Southwest's historic moat was a low-cost, single-fleet-type, high-utilization operating model plus a beloved brand (free bags, open seating, no change fees). The transformation trades brand differentiation for revenue — a rational response to years of underperformance, but it moves Southwest toward the industry rather than away from it, narrowing the very thing that made it distinctive. The durable advantages that remain: the all-737 fleet (maintenance/training/scheduling efficiency), scale in domestic point-to-point, and the Rapid Rewards base. Airlines are structurally low-moat: commoditized product, price-transparent, fuel-and-labor cost-takers, cyclical demand.
Peer set (FMP-supplied, market cap): the FMP peer list is a grab-bag of industrials — Carpenter Technology $29.7B, J.B. Hunt $27.0B, MasTec $29.5B, XPO Logistics $24.2B, Woodward $24.9B, UL Solutions $19.5B, TransUnion $15.1B, ZTO Express $18.3B, LATAM Airlines $16.5B and Joby Aviation $8.4B — only the last two are actually airlines/aviation. The more meaningful competitive frame (not in the FMP list) is Delta, United, American, and the ULCCs (Frontier, Spirit). Against network peers, Southwest's edge is cost and balance sheet; its disadvantage is a thinner premium-cabin and international/corporate mix that the transformation is only now beginning to address.
- Q2'26 adjusted EPS guided to $0.35–$0.65, on the forward fuel curve as of April 16.
- Q2'26 RASM +16.5% to +18.5% YoY; CASM-X +3.5% to +4.0% (includes ~1.2 pt from removing six seats per 737-700 for legroom).
- Q2'26 fuel cost per gallon assumed $4.10–$4.15 — a significant headwind (Q1 fuel was $2.73, itself above the $2.40 guide, a ~$0.22 EPS hit).
- Full-year 2026 adjusted EPS of ~$4.00 was left un-updated: management explicitly said updating it "would not be productive at this time" given macro uncertainty, and that hitting it "would require lower fuel prices and/or stronger revenue." Read that as a soft flag on the FY target, not a reaffirmation.
- Capacity ~2% for 2026 (low end of prior 2–3%); net capex $3.0–3.5B; leverage 2.2×; suspending Chicago O'Hare and Washington Dulles to reallocate capacity.

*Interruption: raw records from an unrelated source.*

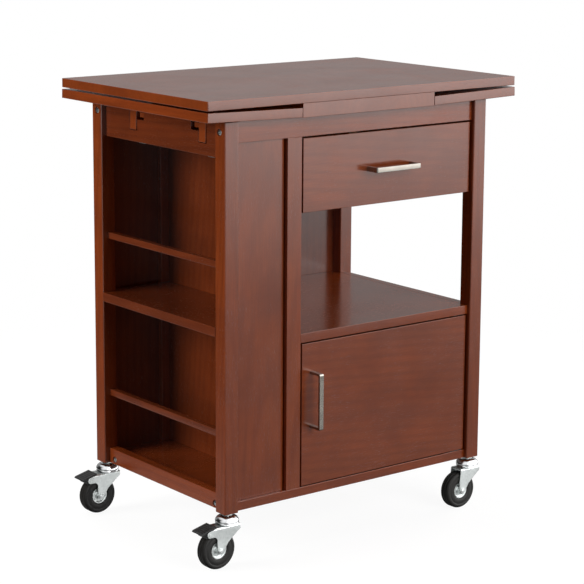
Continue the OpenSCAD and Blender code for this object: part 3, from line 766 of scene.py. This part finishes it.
def makeFork(corner):
    braked = corner in brakedCorners
    outline = [(x * mm, z * mm) for x, z in forkOutline(braked)]
    piece = linkMesh("fork" + corner.upper(), meshFrom("fork", prism(outline, -forkOut * mm, forkOut * mm)))
    # a sheet bent into a U, seen along X
    out, thick, top, bend = forkOut * mm, caster["sheet"] * mm, caster["forkTop"] * mm, caster["bend"] * mm
    shell = [(-out, 0.0), *arcPoints(-out + bend, top - bend, bend, 180, 90, 5)]
    shell += [*arcPoints(out - bend, top - bend, bend, 90, 0, 5), (out, 0.0), (out - thick, 0.0)]
    within = bend - thick
    shell += arcPoints(out - bend, top - bend, within, 0, 90, 4)
    shell += [*arcPoints(-out + bend, top - bend, within, 90, 180, 4), (-out + thick, 0.0)]
    channel = prism(shell, -0.08, 0.08)
    channel.transform(Matrix.Rotation(math.radians(90), 4, "Z"))
    bmesh.ops.recalc_face_normals(channel, faces=channel.faces)
    cutWith(piece, linkMesh("channel", meshFrom("channel", channel)), "INTERSECT")
    bores = [(0, caster["forkTop"], caster["stem"] / 2 + 0.05, "z"),
             (-caster["trail"], caster["wheelRadius"], caster["axleDiameter"] / 2 + 0.05, "y")]
    if braked:
        bores.append((-caster["trail"] - caster["pedalBack"], caster["wheelRadius"] + caster["pedalUp"],
                      caster["pedalPin"] / 2 + 0.05, "y"))
    for x, z, r, axis in bores:
        bore = bmesh.new()
        bmesh.ops.create_cone(bore, cap_ends=True, segments=32, radius1=r * mm, radius2=r * mm, depth=0.06)
        if axis == "y":
            bore.transform(Matrix.Rotation(math.radians(90), 4, "X"))
        bore.transform(Matrix.Translation((x * mm, 0, z * mm)))
        cutWith(piece, linkMesh("bore", meshFrom("bore", bore)))
    bm = bmesh.new()
    bm.from_mesh(piece.data)
    bmesh.ops.remove_doubles(bm, verts=bm.verts, dist=1e-6)
    bmesh.ops.dissolve_limit(bm, angle_limit=math.radians(0.5), verts=bm.verts, edges=bm.edges)
    bm.transform(Matrix.Translation(swivelAt(corner)))
    piece.data = meshFrom("fork", bm)
    softenEdges(piece, 0.45 * mm, 2, 40)
    finish(piece, metals["zinc"], "swivel_" + corner, "zinc", "fork_" + corner)


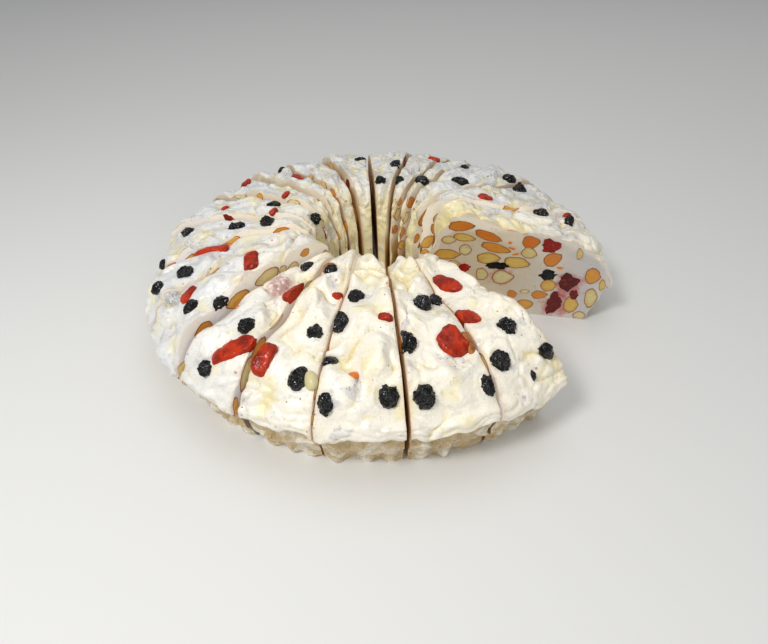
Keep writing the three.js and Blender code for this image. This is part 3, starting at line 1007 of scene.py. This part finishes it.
def wrinkle(piece, patterns, fuller=0):
    """Displaces the active piece by each pattern in turn. Fuller swells it by a share of each pattern's
    depth, and shrinks it if it is below 0."""
    for texture, depth in patterns:
        wrinkles = piece.modifiers.new("wrinkles", "DISPLACE")
        wrinkles.texture, wrinkles.strength = texture, depth
        wrinkles.mid_level = 0.5 - fuller * math.copysign(1, depth)
        bpy.ops.object.modifier_apply(modifier=wrinkles.name)
    bpy.ops.object.shade_smooth()


def fruit_from(node_name, piece_name):
    """A merged and rounded copy of a CAD fruit's mesh."""
    piece = bpy.data.objects.new(piece_name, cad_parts[node_name].data.copy())
    piece.data.name = piece_name
    piece.data.materials.clear()
    bpy.context.collection.objects.link(piece)
    select_only(piece)
    bpy.ops.object.mode_set(mode="EDIT")
    bpy.ops.mesh.select_all(action="SELECT")
    bpy.ops.mesh.remove_doubles(threshold=0.01 * MM)
    bpy.ops.mesh.select_all(action="DESELECT")
    bpy.ops.mesh.edges_select_sharp(sharpness=KNIFE_EDGE)
    bpy.ops.transform.edge_crease(value=CREASE)
    bpy.ops.object.mode_set(mode="OBJECT")
    rounding = piece.modifiers.new("rounding", "SUBSURF")
    rounding.levels = rounding.render_levels = FRUIT_LEVELS
    bpy.ops.object.modifier_apply(modifier=rounding.name)
    return piece


def grow_fruit(old, new, patterns, fuller):
    """The pieces that stand for all the CAD fruit of one kind."""
    pieces = []
    for name in fruit_names:
        if name.startswith(old):
            piece = fruit_from(name, name.replace(old, new))
            wrinkle(piece, patterns, fuller)
            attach(piece, "root")
            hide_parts(name)
            pieces.append(piece)
    return pieces


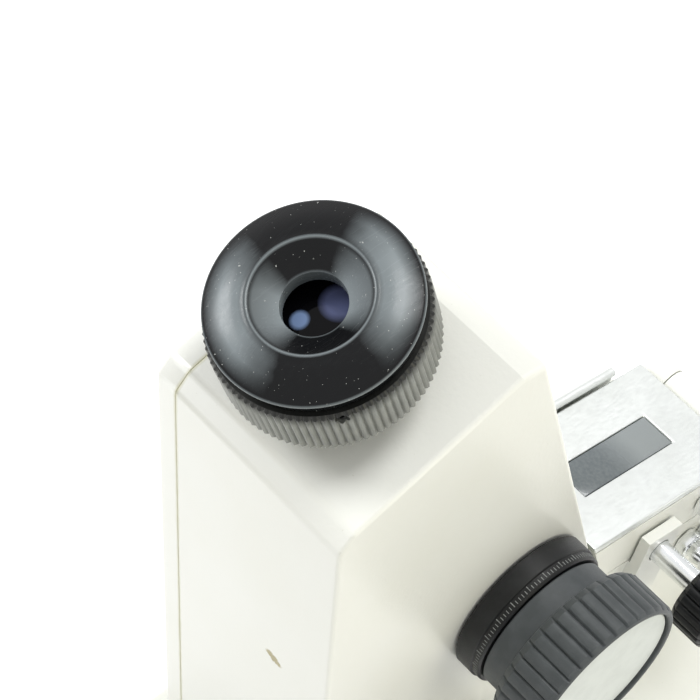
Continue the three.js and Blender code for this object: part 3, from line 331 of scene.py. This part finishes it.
# %% [markdown]
# ## Bright metals
# The top plate is silver-plated and brushed along its length, the stem and nozzles are
# chromed, the axles are turned steel and the gears are machined brass. Brushing and turning
# show as fine streaks, drawn as a noise stretched thin along one direction. Real streaks are
# finer than the render shows, so they are drawn half a millimetre apart.

# %% Metals
def make_metal(name, tone, wear_and_sheen, rough, streak):
    material, tree, shader, place = new_material(name, {"Metallic": 1.0})
    cloud = patches(tree, place, 9, 4, (0.4, 0.0), (0.75, 0.7))
    shades = {"Factor": cloud, FIRST: tone, SECOND: wear_and_sheen}
    colour = add(tree, "ShaderNodeMix", shades, data_type="RGBA")
    along = add(tree, "ShaderNodeMapping", {"Vector": place, "Scale": streak})
    look = {"Vector": along, "Scale": 1 / (0.5 * MM), "Detail": 4}
    lines = add(tree, "ShaderNodeTexNoise", look)
    stops = ((0.3, rough * 0.85), (0.7, rough * 1.2))
    gloss = add(tree, "ShaderNodeValToRGB", {"Fac": lines}, stops)
    relief = add(tree, "ShaderNodeBump", {"Height": lines, "Distance": 0.0015 * MM})
    feed(tree, shader, {"Base Color": colour, "Roughness": gloss, "Normal": relief})
    return material


silver_plated = make_metal("silver_plated_brass", "#e0e3e1", "#d7dad7", 0.42, (1, 0.08, 1))
chrome = make_metal("polished_chrome", "#eceeef", "#d9dcdd", 0.18, (0.2, 1, 1))
steel = make_metal("turned_steel", "#a9adaf", "#8f9294", 0.3, (0.1, 1, 1))
brass = make_metal("machined_brass", "#c9a961", "#a98a47", 0.3, (1, 0.2, 1))
silvering = make_metal("silvered_glass", "#e6eaec", "#dde1e3", 0.04, (1, 1, 1))
print("metals: 5")

# %% [markdown]
# ## Glass
# The lenses and prisms are crown glass, clear or ground. The eye lens carries an
# anti-reflection coating. The dark barrel seen through it is painted into its colour as
# near-black, with two soft blue painted reflections of the room drawn as two spots on its face.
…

- Management framed the 18-month transformation as "now fully implemented" and Q1'26 as a "turning point" — self-interested framing, appropriately half-weighted, but corroborated by the RASM and margin data.
Thesis tripwires (what would change the call): a downward revision to the FY adjusted-EPS target; two quarters of decelerating RASM; fuel sustained above the guided range without offsetting revenue; or buybacks continuing while net debt climbs. Conversely, a durable positive-FCF print with RASM holding would move this toward Buy — Tactical.
Watch. Southwest is executing a credible self-help turnaround — Q1'26 RASM +11%, operating margin +8 points YoY, a seasonally-weak-quarter profit, and improving operating cash flow are all real. But three things keep this from being a Buy: (1) the stock has already re-rated +50% in a year to ~$52, on top of the Street's $50.97 consensus, so our base-case fair value offers only ~+3%; (2) it remains a cyclical, negative-FCF, structurally low-return airline exposed to a fuel step-up management itself flagged; and (3) there is no expert-panel conviction in the Synthos KB to lean on. The risk/reward is roughly symmetric around fair value — the definition of a Watch.
This verdict is logged as a tracked Synthos call as of 2026-07-03 at $50.25.
claim_id values are cited. This note is explicitly fundamentals- and quant-driven; readers should not infer any expert conviction.